Date: Wed, 24 Apr 2013 09:04:52 -0400
User-agent: Mutt/1.4.2.3i

On Tue, Apr 23, 2013 at 11:42:34PM -0700, Linda Walsh wrote:
> Was my elaboration clear enough -- ?
> 
> It's a display issue not a content issue -- except when you cut/paste
> from the terminal to another buffer under X.

You forgot to copy the mailing list.  Also, X has nothing to do with
this.  This is solely between bash and the terminal.

> That bash ignores what characters it displays on the screen and the
> needs of 'X' to be able to pick up those characters as they were
> typed and not modified by bash, isn't surprising, since also doesn't maintain
> integrity of pasted input.

Pasting has nothing to do with bash.  Pasting is between X and the
terminal.  Totally separate issue.

> However I can think of no good reason why bash should not pay attention
> to terminal settings and use the TAB char -- at least, as an option.

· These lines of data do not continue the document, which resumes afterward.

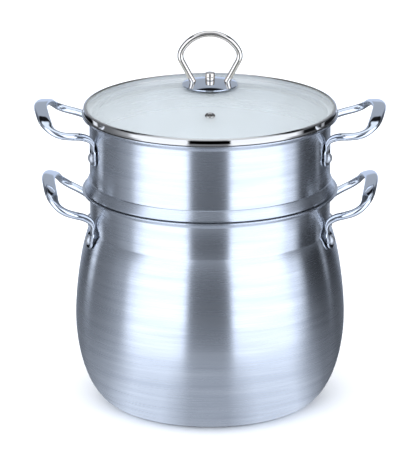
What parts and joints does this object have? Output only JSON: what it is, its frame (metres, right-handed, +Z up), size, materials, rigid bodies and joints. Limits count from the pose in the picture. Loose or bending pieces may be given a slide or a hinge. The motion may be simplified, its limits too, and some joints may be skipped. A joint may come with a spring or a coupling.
{
  "type": "steamer pot",
  "caption": "Two-tier steamer pot: bellied aluminium stockpot, perforated steamer tier on its flared rim, and domed glass lid with a wire loop knob and steam vent.",
  "frame": {"origin": "centre of the flat base, on the surface the pot stands on", "axes": "+Z up along the pot's axis, +X from the centre towards the right-hand handles, -Y towards the side where the lid's vent is"},
  "size_m": [0.3494, 0.27, 0.3801],
  "materials": {
    "aluminium_sheet": "circumferentially brushed satin",
    "rivet_aluminium": "plain satin",
    "chromed_rod": "polished chrome plate",
    "chromed_wire": "polished chrome plate",
    "ring_steel": "polished stainless sheet",
    "hardware_steel": "plain bright steel",
    "tempered_glass": "clear, polished",
    "silicone": "matt grey silicone"
  },
  "bodies": {
    "pot": {"pot_shell": "aluminium_sheet", "pot_handle_left": "chromed_rod", "pot_rivet_left_front": "rivet_aluminium", "pot_rivet_left_back": "rivet_aluminium", "pot_handle_right": "chromed_rod", "pot_rivet_right_front": "rivet_aluminium", "pot_rivet_right_back": "rivet_aluminium"},
    "steamer": {"steamer_shell": "aluminium_sheet", "steamer_handle_left": "chromed_rod", "steamer_rivet_left_front": "rivet_aluminium", "steamer_rivet_left_back": "rivet_aluminium", "steamer_handle_right": "chromed_rod", "steamer_rivet_right_front": "rivet_aluminium", "steamer_rivet_right_back": "rivet_aluminium"},
    "lid": {"lid_glass": "tempered_glass", "lid_ring": "ring_steel", "lid_vent_eyelet": "ring_steel", "knob_loop": "chromed_wire", "knob_saucer": "chromed_wire", "knob_nut": "hardware_steel", "knob_screw": "hardware_steel", "knob_washer": "hardware_steel", "knob_gasket_upper": "silicone", "knob_gasket_lower": "silicone"}
  },
  "joints": [
    {"name": "steamer_lift", "type": "slide", "parent": "pot", "child": "steamer", "axis": [0, 0, 1], "range_m": [0, 0.14]},
    {"name": "lid_lift", "type": "slide", "parent": "steamer", "child": "lid", "axis": [0, 0, 1], "range_m": [0, 0.12]}
  ]
}
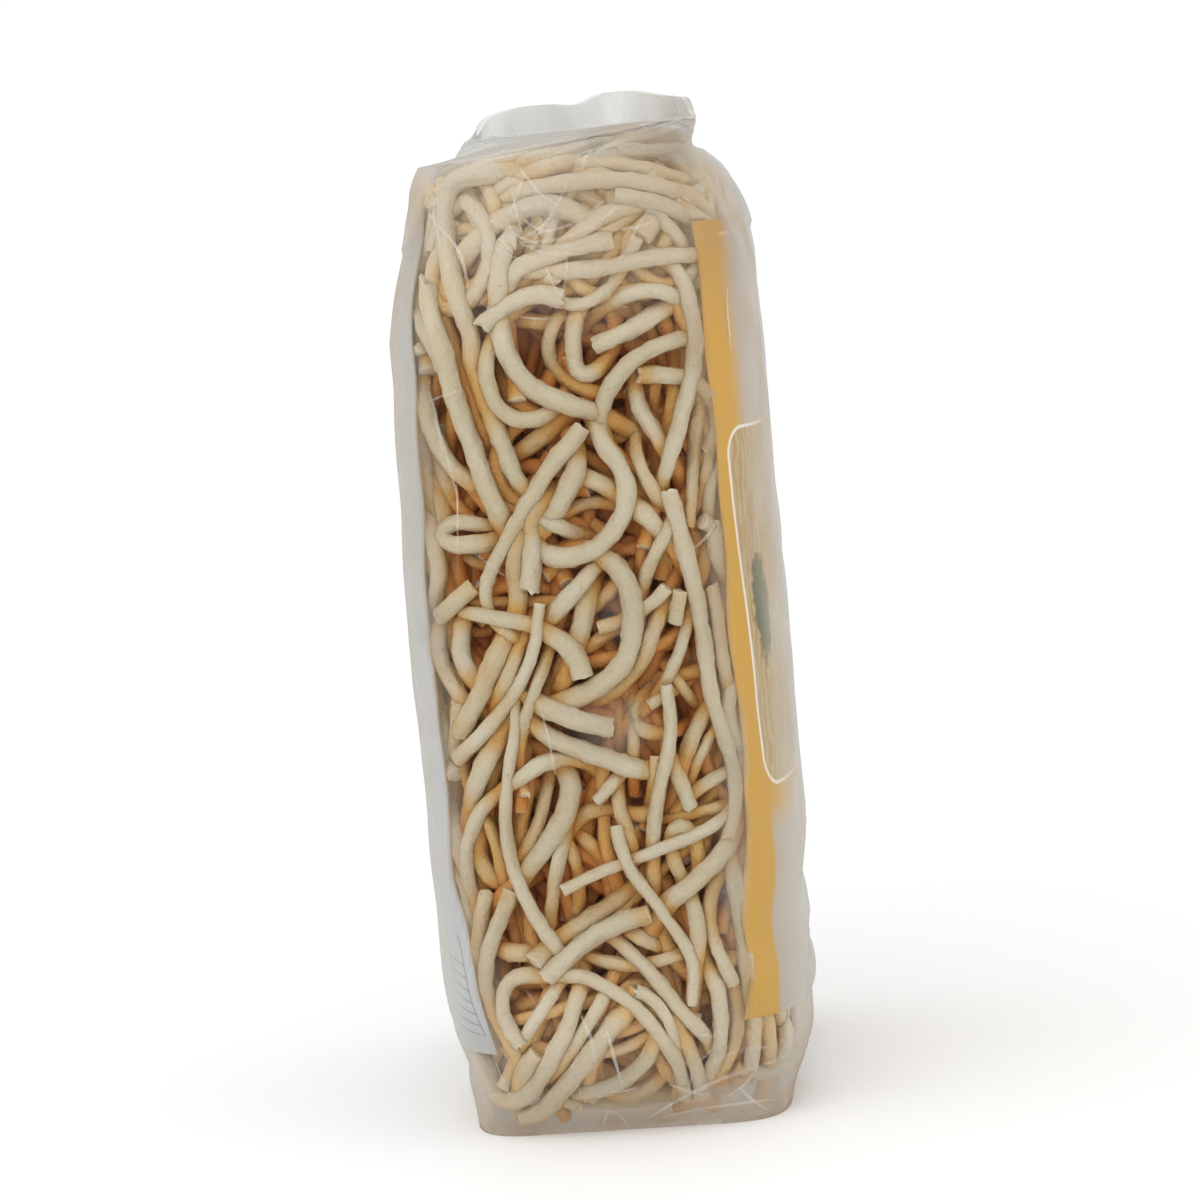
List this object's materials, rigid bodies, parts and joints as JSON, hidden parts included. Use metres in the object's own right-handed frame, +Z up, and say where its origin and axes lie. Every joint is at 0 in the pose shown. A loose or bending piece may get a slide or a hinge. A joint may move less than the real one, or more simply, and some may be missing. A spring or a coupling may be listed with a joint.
{
  "type": "clear sealed pack of dried pancit canton noodles",
  "caption": "Clear film pack of thick dried wheat noodles, standing on its folded end, with a card in its front and back faces.",
  "frame": {"origin": "centre of the flat base that the pack stands on", "axes": "+Z up through the pack to its sealed fin, +X out of the face with the front card, Y across the broad faces"},
  "size_m": [0.0844, 0.1521, 0.22],
  "materials": {
    "noodles": "dry, matt, cream dough",
    "film": "clear glossy film",
    "front_card": "printed card, satin",
    "back_card": "printed card, satin"
  },
  "bodies": {
    "root": {"noodle_bag": "noodles", "front_card": "front_card", "back_card": "back_card"}
  },
  "joints": []
}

How would bash KNOW what the terminal's tabstops are set to?  It can't.

> I.e. bash expanding tabs would be useful on terminals that didn't do
> their own expansion, though I can't think of any that don't off hand.

I am reluctant to speculate on this matter, but you appear to be grasping
at straws, so I will proffer some guesswork.  Everything from here
downward is totally guesswork and may be completely wrong.

Imagine that you're writing bash and that you want to include a feature
that lets people edit their commands.  Some of these commands may include
a literal tab character, even as difficult as it is to do such a thing.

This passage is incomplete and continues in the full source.